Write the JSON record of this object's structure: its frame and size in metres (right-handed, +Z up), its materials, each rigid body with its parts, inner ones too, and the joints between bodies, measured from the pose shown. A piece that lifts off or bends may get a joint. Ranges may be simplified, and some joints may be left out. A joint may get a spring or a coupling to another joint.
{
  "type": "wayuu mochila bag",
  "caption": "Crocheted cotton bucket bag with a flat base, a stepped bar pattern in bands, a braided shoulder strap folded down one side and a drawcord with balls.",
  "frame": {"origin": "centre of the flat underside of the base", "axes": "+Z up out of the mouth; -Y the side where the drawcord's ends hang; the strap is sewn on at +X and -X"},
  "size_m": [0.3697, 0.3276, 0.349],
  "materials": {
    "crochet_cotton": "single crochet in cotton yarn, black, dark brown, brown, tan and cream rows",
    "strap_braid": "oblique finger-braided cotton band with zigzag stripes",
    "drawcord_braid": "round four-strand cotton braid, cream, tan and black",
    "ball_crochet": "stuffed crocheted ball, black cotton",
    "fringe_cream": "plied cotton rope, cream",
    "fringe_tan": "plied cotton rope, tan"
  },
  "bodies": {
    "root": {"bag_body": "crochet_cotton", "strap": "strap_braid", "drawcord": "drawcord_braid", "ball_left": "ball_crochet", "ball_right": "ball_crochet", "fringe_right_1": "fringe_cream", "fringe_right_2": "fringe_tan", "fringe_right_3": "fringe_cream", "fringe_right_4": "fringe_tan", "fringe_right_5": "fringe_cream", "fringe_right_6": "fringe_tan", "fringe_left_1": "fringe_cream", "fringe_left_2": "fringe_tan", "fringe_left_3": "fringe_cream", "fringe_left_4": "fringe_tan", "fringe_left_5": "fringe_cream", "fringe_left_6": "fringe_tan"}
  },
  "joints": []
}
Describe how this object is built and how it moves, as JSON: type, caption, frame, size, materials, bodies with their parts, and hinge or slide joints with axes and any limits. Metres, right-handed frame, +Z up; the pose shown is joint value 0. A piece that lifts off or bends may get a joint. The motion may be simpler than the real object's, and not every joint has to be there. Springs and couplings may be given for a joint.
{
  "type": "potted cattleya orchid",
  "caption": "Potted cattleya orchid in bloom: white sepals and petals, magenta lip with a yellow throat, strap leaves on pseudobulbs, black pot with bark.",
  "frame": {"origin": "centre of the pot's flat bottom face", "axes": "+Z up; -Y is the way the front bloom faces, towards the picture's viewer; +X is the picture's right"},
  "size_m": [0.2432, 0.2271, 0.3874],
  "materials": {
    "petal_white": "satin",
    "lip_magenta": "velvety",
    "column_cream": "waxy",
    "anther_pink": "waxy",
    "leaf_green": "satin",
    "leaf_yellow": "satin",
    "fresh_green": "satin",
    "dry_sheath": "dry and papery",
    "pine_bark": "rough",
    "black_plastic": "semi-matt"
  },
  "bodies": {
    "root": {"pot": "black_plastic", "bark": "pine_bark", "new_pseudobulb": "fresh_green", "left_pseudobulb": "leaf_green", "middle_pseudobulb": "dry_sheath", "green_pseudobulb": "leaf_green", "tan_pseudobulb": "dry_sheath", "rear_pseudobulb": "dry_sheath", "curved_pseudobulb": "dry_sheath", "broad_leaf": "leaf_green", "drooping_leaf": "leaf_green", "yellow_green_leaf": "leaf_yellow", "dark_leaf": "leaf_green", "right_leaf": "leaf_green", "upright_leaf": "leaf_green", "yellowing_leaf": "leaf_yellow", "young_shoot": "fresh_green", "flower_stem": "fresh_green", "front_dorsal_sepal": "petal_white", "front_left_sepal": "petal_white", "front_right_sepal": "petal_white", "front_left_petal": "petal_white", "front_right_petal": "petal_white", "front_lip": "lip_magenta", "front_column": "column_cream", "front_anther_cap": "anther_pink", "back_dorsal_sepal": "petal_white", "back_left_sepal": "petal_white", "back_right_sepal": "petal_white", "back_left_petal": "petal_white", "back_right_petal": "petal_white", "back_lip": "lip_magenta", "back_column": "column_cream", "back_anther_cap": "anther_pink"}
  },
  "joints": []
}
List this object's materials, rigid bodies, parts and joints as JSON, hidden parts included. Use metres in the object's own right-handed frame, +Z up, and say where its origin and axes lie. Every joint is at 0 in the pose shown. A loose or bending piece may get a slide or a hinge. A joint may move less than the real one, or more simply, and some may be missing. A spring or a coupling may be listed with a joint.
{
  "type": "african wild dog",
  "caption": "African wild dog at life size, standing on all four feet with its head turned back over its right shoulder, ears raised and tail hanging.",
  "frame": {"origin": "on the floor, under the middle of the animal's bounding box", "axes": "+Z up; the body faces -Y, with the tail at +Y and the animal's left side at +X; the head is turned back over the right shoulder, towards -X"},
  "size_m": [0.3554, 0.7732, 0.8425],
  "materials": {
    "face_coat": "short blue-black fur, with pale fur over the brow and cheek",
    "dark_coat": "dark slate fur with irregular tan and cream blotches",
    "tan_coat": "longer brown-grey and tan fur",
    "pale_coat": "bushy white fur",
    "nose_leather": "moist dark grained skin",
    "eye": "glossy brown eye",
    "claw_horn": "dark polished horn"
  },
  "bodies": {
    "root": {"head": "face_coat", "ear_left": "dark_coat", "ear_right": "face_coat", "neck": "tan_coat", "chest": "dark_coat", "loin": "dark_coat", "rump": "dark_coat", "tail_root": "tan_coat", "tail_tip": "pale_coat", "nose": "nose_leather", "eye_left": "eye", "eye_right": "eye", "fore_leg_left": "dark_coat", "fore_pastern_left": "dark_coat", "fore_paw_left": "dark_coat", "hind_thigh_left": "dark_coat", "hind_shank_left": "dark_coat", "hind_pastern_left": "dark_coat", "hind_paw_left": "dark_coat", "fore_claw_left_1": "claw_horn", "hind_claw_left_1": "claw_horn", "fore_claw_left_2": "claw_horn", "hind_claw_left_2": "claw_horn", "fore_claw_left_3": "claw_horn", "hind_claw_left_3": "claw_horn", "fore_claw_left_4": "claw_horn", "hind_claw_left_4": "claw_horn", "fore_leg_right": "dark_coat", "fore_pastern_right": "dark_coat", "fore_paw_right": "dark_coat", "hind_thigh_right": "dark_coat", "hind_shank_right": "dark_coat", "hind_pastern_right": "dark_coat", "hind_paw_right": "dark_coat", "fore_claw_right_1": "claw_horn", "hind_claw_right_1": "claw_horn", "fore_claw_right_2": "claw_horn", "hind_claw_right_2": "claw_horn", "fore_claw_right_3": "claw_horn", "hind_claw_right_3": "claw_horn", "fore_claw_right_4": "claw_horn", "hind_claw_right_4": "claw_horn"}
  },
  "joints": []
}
_ _ _ _ _ _ _
» **Problem to solve**: Return all the lines that contain the string "rigid".

» **Task solution**:
Write the JSON record of this object's structure: its frame and size in metres (right-handed, +Z up), its materials, each rigid body with its parts, inner ones too, and the joints between bodies, measured from the pose shown. A piece that lifts off or bends may get a joint. Ranges may be simplified, and some joints may be left out. A joint may get a spring or a coupling to another joint.
List this object's materials, rigid bodies, parts and joints as JSON, hidden parts included. Use metres in the object's own right-handed frame, +Z up, and say where its origin and axes lie. Every joint is at 0 in the pose shown. A loose or bending piece may get a slide or a hinge. A joint may move less than the real one, or more simply, and some may be missing. A spring or a coupling may be listed with a joint.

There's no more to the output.